- TASK TO COMPLETE
Extract each line containing the string "Blender".

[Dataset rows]
==========

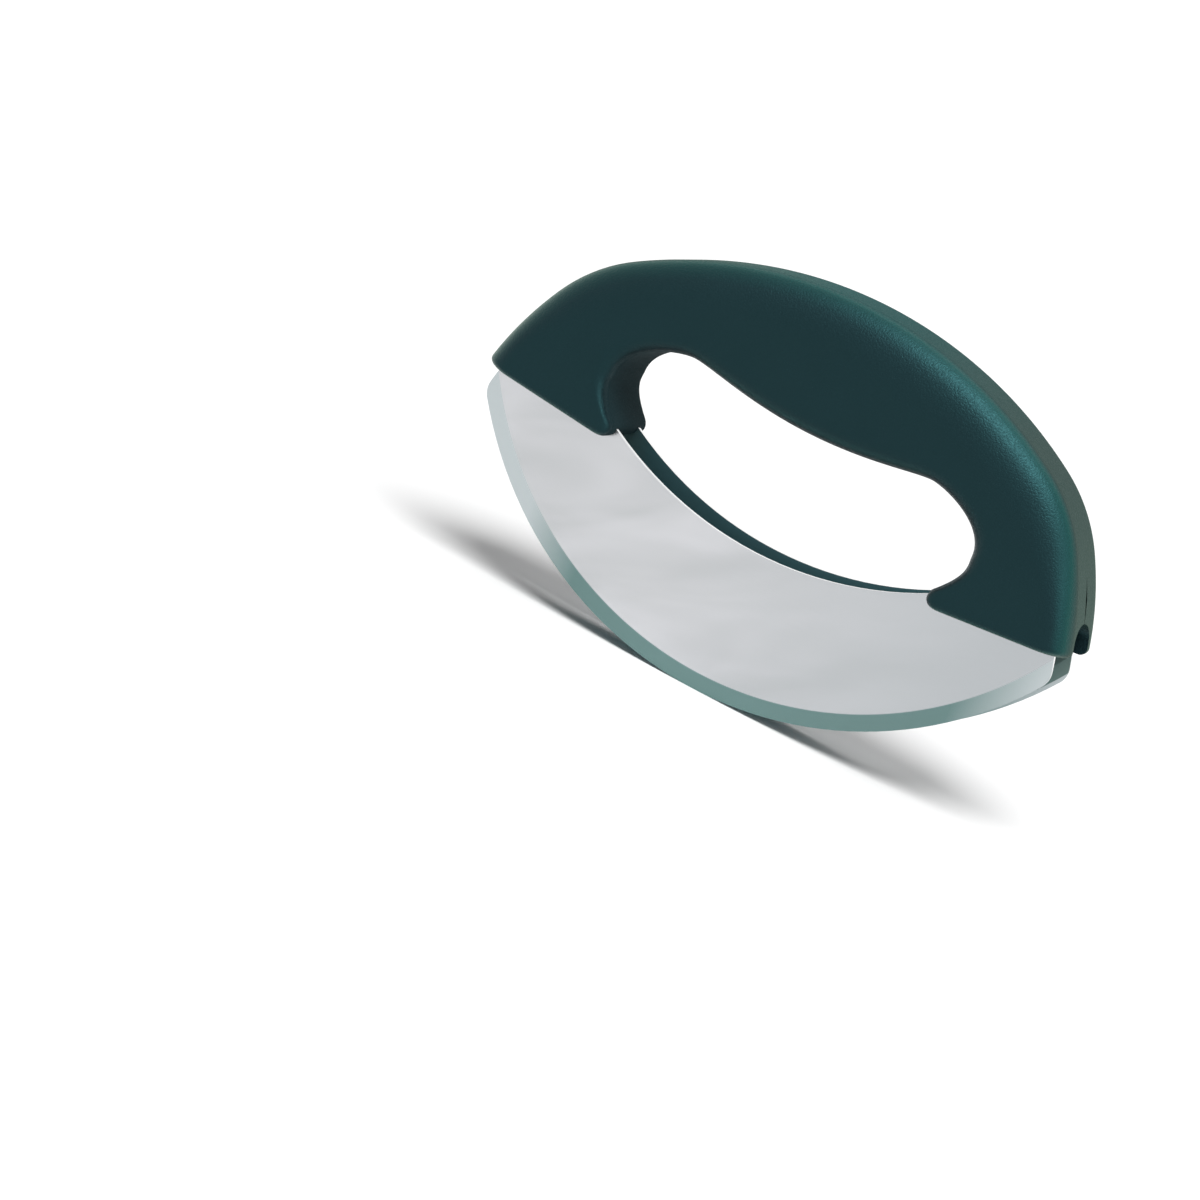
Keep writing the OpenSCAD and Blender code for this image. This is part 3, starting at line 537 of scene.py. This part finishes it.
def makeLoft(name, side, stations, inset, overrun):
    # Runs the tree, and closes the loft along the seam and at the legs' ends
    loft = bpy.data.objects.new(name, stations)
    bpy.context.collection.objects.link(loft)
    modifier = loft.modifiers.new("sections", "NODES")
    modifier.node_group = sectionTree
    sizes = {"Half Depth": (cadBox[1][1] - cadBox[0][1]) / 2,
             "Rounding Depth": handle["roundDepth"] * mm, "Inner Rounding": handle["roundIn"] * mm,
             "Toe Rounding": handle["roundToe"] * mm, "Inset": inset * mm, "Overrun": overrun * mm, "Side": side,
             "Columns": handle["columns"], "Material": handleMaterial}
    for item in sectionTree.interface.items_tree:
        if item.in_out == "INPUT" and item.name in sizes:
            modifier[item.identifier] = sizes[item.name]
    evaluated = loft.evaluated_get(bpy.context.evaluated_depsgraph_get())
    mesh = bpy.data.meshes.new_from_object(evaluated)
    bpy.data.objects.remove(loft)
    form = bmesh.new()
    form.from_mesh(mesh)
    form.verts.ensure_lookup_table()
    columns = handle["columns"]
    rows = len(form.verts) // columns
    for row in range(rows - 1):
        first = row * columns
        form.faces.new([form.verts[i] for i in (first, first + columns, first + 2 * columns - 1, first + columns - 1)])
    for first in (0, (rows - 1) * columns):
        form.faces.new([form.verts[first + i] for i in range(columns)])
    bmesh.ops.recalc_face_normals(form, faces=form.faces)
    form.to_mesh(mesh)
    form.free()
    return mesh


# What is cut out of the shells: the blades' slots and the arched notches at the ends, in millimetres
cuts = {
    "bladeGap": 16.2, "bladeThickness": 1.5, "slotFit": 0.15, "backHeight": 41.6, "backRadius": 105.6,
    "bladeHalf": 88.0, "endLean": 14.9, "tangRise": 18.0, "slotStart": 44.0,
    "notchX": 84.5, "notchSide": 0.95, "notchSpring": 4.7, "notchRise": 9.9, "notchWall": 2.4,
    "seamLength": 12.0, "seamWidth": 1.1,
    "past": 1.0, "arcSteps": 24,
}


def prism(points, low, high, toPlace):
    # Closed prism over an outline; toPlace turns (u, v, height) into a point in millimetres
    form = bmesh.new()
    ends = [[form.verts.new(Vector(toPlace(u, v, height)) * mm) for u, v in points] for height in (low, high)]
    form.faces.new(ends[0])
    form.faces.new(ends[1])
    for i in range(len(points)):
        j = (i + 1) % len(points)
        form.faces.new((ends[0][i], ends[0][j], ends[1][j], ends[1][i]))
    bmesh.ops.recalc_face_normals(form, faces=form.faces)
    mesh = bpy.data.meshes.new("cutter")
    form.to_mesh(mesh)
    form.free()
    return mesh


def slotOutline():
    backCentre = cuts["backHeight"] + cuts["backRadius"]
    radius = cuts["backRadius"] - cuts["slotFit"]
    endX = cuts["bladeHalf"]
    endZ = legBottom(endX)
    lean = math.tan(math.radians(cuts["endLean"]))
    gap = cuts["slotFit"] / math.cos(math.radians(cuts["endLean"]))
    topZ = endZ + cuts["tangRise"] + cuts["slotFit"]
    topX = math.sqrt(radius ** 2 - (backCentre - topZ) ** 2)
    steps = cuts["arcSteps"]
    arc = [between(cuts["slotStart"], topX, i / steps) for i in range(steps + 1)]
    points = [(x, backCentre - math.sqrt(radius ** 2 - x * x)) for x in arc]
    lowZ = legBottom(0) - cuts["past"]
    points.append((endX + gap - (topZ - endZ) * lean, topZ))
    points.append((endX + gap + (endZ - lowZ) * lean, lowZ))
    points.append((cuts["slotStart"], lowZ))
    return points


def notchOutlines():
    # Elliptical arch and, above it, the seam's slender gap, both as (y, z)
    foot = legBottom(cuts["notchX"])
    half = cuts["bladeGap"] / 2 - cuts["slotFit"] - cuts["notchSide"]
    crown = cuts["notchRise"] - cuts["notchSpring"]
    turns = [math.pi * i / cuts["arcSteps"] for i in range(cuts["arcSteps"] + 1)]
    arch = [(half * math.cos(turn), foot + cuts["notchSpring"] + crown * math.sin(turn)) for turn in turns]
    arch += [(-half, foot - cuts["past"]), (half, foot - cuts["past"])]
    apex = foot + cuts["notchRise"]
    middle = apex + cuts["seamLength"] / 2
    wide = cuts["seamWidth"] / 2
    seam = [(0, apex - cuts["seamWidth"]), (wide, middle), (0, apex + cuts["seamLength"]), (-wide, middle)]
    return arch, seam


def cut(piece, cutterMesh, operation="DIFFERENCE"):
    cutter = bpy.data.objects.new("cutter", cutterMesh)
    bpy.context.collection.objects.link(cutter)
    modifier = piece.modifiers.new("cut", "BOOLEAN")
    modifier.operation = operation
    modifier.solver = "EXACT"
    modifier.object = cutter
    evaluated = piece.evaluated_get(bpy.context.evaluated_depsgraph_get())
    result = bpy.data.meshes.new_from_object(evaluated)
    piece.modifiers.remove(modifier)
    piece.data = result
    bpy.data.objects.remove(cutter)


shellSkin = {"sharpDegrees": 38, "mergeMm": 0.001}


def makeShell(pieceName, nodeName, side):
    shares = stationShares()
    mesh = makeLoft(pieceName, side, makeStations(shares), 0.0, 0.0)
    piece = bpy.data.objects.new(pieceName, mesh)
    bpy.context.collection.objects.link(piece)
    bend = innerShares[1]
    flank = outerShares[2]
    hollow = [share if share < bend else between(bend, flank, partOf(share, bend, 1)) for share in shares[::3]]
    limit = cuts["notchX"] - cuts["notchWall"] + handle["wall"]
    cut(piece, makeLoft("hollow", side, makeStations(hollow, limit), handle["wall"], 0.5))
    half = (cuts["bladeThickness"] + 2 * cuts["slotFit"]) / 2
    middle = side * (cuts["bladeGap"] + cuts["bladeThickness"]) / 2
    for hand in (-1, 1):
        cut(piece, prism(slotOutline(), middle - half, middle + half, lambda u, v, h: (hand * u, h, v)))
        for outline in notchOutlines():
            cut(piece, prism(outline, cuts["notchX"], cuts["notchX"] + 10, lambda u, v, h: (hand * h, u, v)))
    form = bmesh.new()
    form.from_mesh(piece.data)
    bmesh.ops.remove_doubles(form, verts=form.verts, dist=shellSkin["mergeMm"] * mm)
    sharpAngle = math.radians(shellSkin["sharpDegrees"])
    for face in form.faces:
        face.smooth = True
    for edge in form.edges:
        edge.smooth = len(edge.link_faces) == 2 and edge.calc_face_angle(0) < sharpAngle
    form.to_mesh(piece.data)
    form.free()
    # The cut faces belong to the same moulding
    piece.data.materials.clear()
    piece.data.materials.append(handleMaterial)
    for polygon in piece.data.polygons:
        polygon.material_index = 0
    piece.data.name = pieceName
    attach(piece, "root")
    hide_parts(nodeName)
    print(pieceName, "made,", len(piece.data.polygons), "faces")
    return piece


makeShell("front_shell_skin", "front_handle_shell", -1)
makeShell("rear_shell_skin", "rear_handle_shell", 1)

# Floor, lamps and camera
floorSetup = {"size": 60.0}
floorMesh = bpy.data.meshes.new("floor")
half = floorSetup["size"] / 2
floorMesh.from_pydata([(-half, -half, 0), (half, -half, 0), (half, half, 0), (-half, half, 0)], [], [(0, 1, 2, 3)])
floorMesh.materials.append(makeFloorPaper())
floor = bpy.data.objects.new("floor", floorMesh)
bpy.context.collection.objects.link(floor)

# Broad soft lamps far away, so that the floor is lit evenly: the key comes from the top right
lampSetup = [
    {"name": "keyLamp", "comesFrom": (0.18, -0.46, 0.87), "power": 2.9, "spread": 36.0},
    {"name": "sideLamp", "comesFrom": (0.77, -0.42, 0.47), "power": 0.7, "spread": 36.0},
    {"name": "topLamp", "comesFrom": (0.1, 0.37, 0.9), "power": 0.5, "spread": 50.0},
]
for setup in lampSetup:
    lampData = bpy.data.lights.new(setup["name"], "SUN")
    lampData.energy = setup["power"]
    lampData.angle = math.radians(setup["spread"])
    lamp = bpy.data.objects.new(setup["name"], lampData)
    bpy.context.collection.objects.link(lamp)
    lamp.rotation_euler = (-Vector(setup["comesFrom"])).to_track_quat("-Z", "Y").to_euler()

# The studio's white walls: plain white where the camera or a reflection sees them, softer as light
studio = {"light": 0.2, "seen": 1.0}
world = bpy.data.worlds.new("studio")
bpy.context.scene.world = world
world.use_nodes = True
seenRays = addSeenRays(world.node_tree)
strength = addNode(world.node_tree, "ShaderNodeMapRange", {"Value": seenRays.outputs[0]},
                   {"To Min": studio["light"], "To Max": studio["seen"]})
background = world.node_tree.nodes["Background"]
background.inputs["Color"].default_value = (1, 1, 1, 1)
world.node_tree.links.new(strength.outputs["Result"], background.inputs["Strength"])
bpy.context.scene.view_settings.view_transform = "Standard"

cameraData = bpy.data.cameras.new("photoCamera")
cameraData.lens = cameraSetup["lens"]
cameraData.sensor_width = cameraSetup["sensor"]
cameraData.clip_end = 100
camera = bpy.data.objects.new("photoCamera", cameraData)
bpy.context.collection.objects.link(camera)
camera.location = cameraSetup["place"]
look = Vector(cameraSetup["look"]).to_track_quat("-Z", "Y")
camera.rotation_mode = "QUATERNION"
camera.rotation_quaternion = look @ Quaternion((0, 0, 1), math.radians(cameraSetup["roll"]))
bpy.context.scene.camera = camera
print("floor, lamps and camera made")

==========

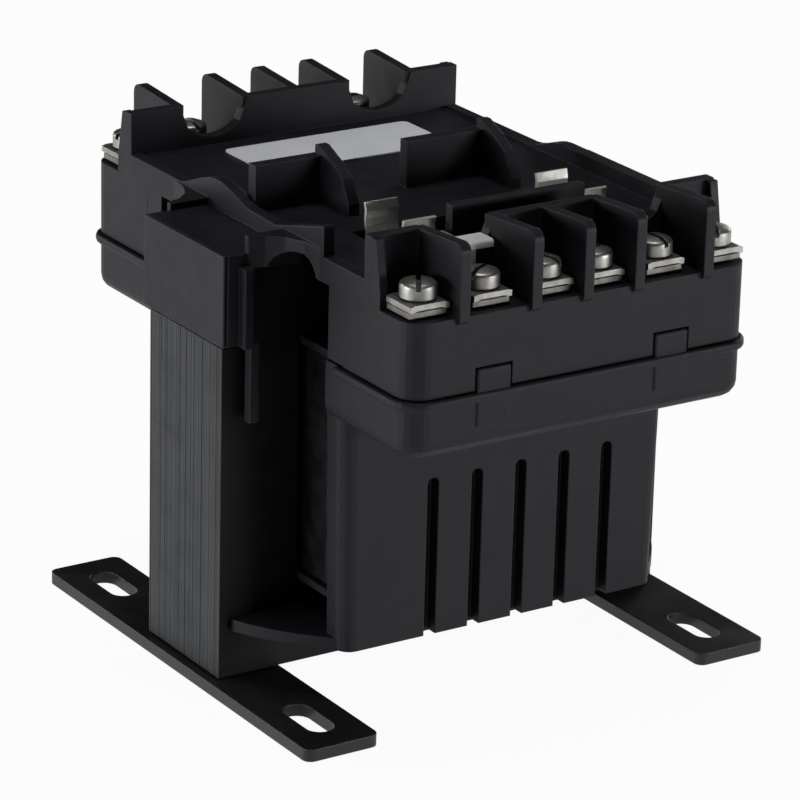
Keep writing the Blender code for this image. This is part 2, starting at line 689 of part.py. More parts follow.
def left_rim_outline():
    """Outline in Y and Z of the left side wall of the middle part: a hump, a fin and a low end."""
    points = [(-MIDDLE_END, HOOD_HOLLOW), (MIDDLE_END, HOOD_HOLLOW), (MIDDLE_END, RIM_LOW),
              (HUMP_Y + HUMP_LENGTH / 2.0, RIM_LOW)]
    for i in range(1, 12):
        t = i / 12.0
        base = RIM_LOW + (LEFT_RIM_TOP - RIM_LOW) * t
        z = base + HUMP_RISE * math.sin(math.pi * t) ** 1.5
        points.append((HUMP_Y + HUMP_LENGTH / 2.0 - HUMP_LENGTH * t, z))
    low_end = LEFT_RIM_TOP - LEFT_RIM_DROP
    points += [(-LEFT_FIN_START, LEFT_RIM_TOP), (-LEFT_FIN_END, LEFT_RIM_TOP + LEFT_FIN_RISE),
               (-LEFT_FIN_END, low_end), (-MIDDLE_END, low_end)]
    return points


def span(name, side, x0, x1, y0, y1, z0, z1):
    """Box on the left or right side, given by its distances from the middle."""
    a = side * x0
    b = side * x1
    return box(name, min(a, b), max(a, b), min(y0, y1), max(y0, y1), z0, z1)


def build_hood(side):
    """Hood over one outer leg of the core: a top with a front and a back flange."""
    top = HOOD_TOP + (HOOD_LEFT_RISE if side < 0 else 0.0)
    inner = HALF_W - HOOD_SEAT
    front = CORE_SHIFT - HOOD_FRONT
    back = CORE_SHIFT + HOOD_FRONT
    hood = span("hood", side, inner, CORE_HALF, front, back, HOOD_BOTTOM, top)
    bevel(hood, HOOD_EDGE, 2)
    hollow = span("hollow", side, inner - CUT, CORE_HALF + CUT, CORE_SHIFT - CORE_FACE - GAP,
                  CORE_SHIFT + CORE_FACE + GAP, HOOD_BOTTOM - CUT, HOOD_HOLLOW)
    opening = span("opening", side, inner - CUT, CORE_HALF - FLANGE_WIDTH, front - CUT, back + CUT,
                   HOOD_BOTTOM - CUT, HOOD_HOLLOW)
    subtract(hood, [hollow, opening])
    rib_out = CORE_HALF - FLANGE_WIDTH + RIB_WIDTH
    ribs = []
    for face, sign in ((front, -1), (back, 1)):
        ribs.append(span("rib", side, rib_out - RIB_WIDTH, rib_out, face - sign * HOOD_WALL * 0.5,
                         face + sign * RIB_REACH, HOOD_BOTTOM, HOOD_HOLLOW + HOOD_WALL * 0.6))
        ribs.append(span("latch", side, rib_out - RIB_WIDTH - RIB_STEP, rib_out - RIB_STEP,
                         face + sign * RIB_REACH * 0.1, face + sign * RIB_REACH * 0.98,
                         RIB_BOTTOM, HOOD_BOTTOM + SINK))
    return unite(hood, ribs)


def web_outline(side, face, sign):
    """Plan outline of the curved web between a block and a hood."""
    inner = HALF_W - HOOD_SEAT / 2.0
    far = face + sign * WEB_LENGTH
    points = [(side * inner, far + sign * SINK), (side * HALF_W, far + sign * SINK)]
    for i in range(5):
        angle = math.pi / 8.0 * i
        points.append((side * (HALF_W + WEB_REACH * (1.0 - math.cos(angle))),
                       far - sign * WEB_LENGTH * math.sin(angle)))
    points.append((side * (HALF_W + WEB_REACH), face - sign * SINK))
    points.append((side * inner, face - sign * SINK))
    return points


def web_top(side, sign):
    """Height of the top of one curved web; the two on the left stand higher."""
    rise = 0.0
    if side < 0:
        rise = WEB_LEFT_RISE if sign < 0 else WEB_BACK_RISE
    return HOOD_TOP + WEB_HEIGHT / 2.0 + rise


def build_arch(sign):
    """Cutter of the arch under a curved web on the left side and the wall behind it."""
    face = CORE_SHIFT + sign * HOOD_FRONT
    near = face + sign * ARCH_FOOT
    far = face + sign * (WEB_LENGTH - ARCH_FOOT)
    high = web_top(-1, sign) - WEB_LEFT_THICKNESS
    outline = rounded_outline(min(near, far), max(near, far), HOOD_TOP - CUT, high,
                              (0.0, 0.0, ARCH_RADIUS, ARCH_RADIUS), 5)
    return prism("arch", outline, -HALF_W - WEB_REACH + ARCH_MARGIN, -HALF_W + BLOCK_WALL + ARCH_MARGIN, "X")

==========

- ANSWER TO THIS PROBLEM
Keep writing the OpenSCAD and Blender code for this image. This is part 3, starting at line 537 of scene.py. This part finishes it.
Keep writing the Blender code for this image. This is part 2, starting at line 689 of part.py. More parts follow.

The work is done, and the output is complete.